Problem details =>
In full and without alteration, give the listing again.

Stored data =>
- - - - -
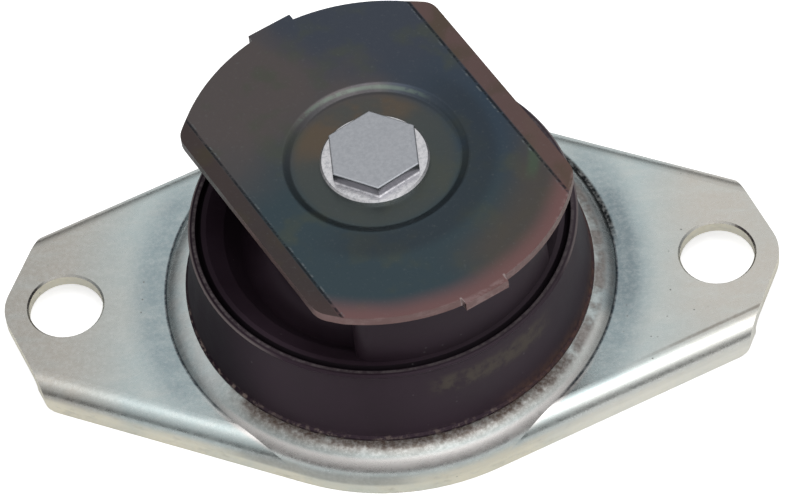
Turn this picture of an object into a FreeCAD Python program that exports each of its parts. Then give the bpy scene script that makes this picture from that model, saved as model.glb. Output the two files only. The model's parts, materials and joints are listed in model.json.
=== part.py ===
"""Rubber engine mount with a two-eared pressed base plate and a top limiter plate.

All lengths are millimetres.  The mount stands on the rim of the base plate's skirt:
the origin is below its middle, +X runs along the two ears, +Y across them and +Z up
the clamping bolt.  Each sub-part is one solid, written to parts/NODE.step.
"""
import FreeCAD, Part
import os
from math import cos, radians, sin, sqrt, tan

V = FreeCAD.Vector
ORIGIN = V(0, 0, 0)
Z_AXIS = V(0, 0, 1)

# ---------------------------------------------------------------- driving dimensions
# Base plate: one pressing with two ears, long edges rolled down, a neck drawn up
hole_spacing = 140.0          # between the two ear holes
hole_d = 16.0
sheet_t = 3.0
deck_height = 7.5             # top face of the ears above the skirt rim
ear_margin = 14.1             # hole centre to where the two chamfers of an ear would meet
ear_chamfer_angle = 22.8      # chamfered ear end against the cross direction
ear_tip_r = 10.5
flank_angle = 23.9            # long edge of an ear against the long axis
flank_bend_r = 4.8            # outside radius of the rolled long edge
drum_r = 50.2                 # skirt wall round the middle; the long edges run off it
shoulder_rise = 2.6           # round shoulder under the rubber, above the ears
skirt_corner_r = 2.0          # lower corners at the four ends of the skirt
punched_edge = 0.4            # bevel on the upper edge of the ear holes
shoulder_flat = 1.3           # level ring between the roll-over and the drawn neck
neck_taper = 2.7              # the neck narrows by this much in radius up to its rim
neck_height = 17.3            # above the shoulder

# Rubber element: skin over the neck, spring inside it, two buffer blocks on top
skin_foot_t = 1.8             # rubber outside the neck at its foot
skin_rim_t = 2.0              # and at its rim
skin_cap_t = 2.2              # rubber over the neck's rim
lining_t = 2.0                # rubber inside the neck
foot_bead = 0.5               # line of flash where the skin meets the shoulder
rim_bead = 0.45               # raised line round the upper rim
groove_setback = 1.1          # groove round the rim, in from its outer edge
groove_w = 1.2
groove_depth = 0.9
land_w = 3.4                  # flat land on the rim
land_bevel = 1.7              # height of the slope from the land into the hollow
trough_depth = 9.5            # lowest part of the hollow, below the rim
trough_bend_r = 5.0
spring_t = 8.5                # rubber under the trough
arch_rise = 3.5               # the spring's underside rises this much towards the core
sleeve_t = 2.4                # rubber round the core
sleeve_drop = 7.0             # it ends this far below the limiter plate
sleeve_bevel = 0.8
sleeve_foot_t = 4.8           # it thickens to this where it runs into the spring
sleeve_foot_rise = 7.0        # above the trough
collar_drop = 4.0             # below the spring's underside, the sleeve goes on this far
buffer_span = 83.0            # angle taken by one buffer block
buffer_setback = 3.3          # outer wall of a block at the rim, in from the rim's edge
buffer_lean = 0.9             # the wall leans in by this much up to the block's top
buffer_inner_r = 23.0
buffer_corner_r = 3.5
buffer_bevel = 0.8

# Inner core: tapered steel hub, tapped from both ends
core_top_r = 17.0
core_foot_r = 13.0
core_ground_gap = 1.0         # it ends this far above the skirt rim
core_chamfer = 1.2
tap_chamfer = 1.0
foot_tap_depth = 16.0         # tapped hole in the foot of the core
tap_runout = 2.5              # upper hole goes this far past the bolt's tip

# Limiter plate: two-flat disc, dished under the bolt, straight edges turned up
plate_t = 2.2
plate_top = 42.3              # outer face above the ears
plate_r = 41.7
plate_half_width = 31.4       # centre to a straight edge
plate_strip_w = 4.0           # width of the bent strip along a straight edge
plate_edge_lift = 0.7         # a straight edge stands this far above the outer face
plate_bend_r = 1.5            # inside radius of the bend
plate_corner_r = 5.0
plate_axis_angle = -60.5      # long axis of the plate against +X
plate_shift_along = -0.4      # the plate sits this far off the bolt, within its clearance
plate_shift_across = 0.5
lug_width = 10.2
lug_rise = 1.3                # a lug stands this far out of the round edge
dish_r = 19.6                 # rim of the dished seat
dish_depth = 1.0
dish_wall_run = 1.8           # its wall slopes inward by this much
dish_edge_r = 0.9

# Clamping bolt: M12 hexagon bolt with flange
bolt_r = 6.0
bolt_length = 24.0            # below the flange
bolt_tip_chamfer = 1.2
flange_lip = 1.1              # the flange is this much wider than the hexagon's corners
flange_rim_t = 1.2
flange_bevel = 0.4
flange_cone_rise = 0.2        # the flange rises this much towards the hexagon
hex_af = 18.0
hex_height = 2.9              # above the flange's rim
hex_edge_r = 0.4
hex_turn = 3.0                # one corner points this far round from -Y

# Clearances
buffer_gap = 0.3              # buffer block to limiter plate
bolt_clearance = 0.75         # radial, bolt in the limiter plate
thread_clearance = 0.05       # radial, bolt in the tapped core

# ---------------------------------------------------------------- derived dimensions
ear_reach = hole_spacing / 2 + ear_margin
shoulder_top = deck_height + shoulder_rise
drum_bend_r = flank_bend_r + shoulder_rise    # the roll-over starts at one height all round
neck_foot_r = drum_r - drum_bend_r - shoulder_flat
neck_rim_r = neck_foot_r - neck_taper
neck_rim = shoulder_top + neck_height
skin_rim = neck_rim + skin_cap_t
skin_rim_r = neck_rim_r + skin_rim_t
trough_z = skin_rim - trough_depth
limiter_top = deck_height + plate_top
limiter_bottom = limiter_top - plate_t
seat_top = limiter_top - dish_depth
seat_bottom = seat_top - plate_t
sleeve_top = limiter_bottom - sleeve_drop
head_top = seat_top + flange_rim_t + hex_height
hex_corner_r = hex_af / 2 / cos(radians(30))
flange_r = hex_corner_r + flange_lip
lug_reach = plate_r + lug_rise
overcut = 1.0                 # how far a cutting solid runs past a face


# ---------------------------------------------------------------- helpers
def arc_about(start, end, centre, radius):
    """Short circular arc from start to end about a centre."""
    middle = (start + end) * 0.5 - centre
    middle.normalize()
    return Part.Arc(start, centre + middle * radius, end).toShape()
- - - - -
Response =>
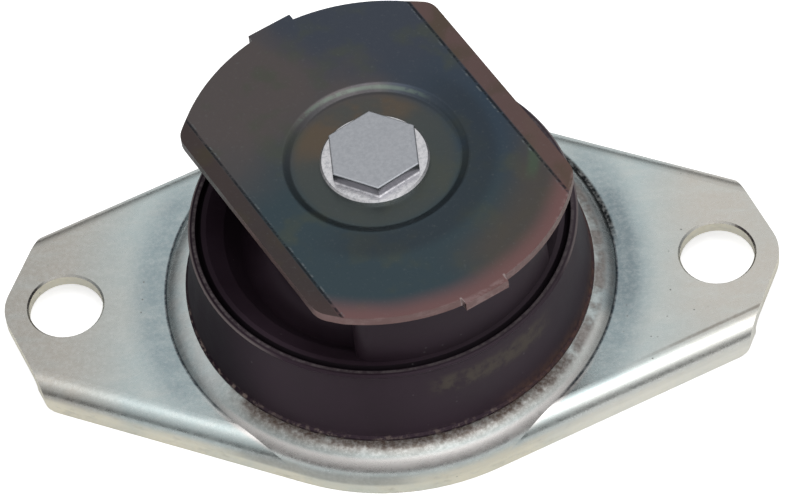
Turn this picture of an object into a FreeCAD Python program that exports each of its parts. Then give the bpy scene script that makes this picture from that model, saved as model.glb. Output the two files only. The model's parts, materials and joints are listed in model.json.
=== part.py ===
"""Rubber engine mount with a two-eared pressed base plate and a top limiter plate.

All lengths are millimetres.  The mount stands on the rim of the base plate's skirt:
the origin is below its middle, +X runs along the two ears, +Y across them and +Z up
the clamping bolt.  Each sub-part is one solid, written to parts/NODE.step.
"""
import FreeCAD, Part
import os
from math import cos, radians, sin, sqrt, tan

V = FreeCAD.Vector
ORIGIN = V(0, 0, 0)
Z_AXIS = V(0, 0, 1)

# ---------------------------------------------------------------- driving dimensions
# Base plate: one pressing with two ears, long edges rolled down, a neck drawn up
hole_spacing = 140.0          # between the two ear holes
hole_d = 16.0
sheet_t = 3.0
deck_height = 7.5             # top face of the ears above the skirt rim
ear_margin = 14.1             # hole centre to where the two chamfers of an ear would meet
ear_chamfer_angle = 22.8      # chamfered ear end against the cross direction
ear_tip_r = 10.5
flank_angle = 23.9            # long edge of an ear against the long axis
flank_bend_r = 4.8            # outside radius of the rolled long edge
drum_r = 50.2                 # skirt wall round the middle; the long edges run off it
shoulder_rise = 2.6           # round shoulder under the rubber, above the ears
skirt_corner_r = 2.0          # lower corners at the four ends of the skirt
punched_edge = 0.4            # bevel on the upper edge of the ear holes
shoulder_flat = 1.3           # level ring between the roll-over and the drawn neck
neck_taper = 2.7              # the neck narrows by this much in radius up to its rim
neck_height = 17.3            # above the shoulder

# Rubber element: skin over the neck, spring inside it, two buffer blocks on top
skin_foot_t = 1.8             # rubber outside the neck at its foot
skin_rim_t = 2.0              # and at its rim
skin_cap_t = 2.2              # rubber over the neck's rim
lining_t = 2.0                # rubber inside the neck
foot_bead = 0.5               # line of flash where the skin meets the shoulder
rim_bead = 0.45               # raised line round the upper rim
groove_setback = 1.1          # groove round the rim, in from its outer edge
groove_w = 1.2
groove_depth = 0.9
land_w = 3.4                  # flat land on the rim
land_bevel = 1.7              # height of the slope from the land into the hollow
trough_depth = 9.5            # lowest part of the hollow, below the rim
trough_bend_r = 5.0
spring_t = 8.5                # rubber under the trough
arch_rise = 3.5               # the spring's underside rises this much towards the core
sleeve_t = 2.4                # rubber round the core
sleeve_drop = 7.0             # it ends this far below the limiter plate
sleeve_bevel = 0.8
sleeve_foot_t = 4.8           # it thickens to this where it runs into the spring
sleeve_foot_rise = 7.0        # above the trough
collar_drop = 4.0             # below the spring's underside, the sleeve goes on this far
buffer_span = 83.0            # angle taken by one buffer block
buffer_setback = 3.3          # outer wall of a block at the rim, in from the rim's edge
buffer_lean = 0.9             # the wall leans in by this much up to the block's top
buffer_inner_r = 23.0
buffer_corner_r = 3.5
buffer_bevel = 0.8

# Inner core: tapered steel hub, tapped from both ends
core_top_r = 17.0
core_foot_r = 13.0
core_ground_gap = 1.0         # it ends this far above the skirt rim
core_chamfer = 1.2
tap_chamfer = 1.0
foot_tap_depth = 16.0         # tapped hole in the foot of the core
tap_runout = 2.5              # upper hole goes this far past the bolt's tip

# Limiter plate: two-flat disc, dished under the bolt, straight edges turned up
plate_t = 2.2
plate_top = 42.3              # outer face above the ears
plate_r = 41.7
plate_half_width = 31.4       # centre to a straight edge
plate_strip_w = 4.0           # width of the bent strip along a straight edge
plate_edge_lift = 0.7         # a straight edge stands this far above the outer face
plate_bend_r = 1.5            # inside radius of the bend
plate_corner_r = 5.0
plate_axis_angle = -60.5      # long axis of the plate against +X
plate_shift_along = -0.4      # the plate sits this far off the bolt, within its clearance
plate_shift_across = 0.5
lug_width = 10.2
lug_rise = 1.3                # a lug stands this far out of the round edge
dish_r = 19.6                 # rim of the dished seat
dish_depth = 1.0
dish_wall_run = 1.8           # its wall slopes inward by this much
dish_edge_r = 0.9

# Clamping bolt: M12 hexagon bolt with flange
bolt_r = 6.0
bolt_length = 24.0            # below the flange
bolt_tip_chamfer = 1.2
flange_lip = 1.1              # the flange is this much wider than the hexagon's corners
flange_rim_t = 1.2
flange_bevel = 0.4
flange_cone_rise = 0.2        # the flange rises this much towards the hexagon
hex_af = 18.0
hex_height = 2.9              # above the flange's rim
hex_edge_r = 0.4
hex_turn = 3.0                # one corner points this far round from -Y

# Clearances
buffer_gap = 0.3              # buffer block to limiter plate
bolt_clearance = 0.75         # radial, bolt in the limiter plate
thread_clearance = 0.05       # radial, bolt in the tapped core

# ---------------------------------------------------------------- derived dimensions
ear_reach = hole_spacing / 2 + ear_margin
shoulder_top = deck_height + shoulder_rise
drum_bend_r = flank_bend_r + shoulder_rise    # the roll-over starts at one height all round
neck_foot_r = drum_r - drum_bend_r - shoulder_flat
neck_rim_r = neck_foot_r - neck_taper
neck_rim = shoulder_top + neck_height
skin_rim = neck_rim + skin_cap_t
skin_rim_r = neck_rim_r + skin_rim_t
trough_z = skin_rim - trough_depth
limiter_top = deck_height + plate_top
limiter_bottom = limiter_top - plate_t
seat_top = limiter_top - dish_depth
seat_bottom = seat_top - plate_t
sleeve_top = limiter_bottom - sleeve_drop
head_top = seat_top + flange_rim_t + hex_height
hex_corner_r = hex_af / 2 / cos(radians(30))
flange_r = hex_corner_r + flange_lip
lug_reach = plate_r + lug_rise
overcut = 1.0                 # how far a cutting solid runs past a face


# ---------------------------------------------------------------- helpers
def arc_about(start, end, centre, radius):
    """Short circular arc from start to end about a centre."""
    middle = (start + end) * 0.5 - centre
    middle.normalize()
    return Part.Arc(start, centre + middle * radius, end).toShape()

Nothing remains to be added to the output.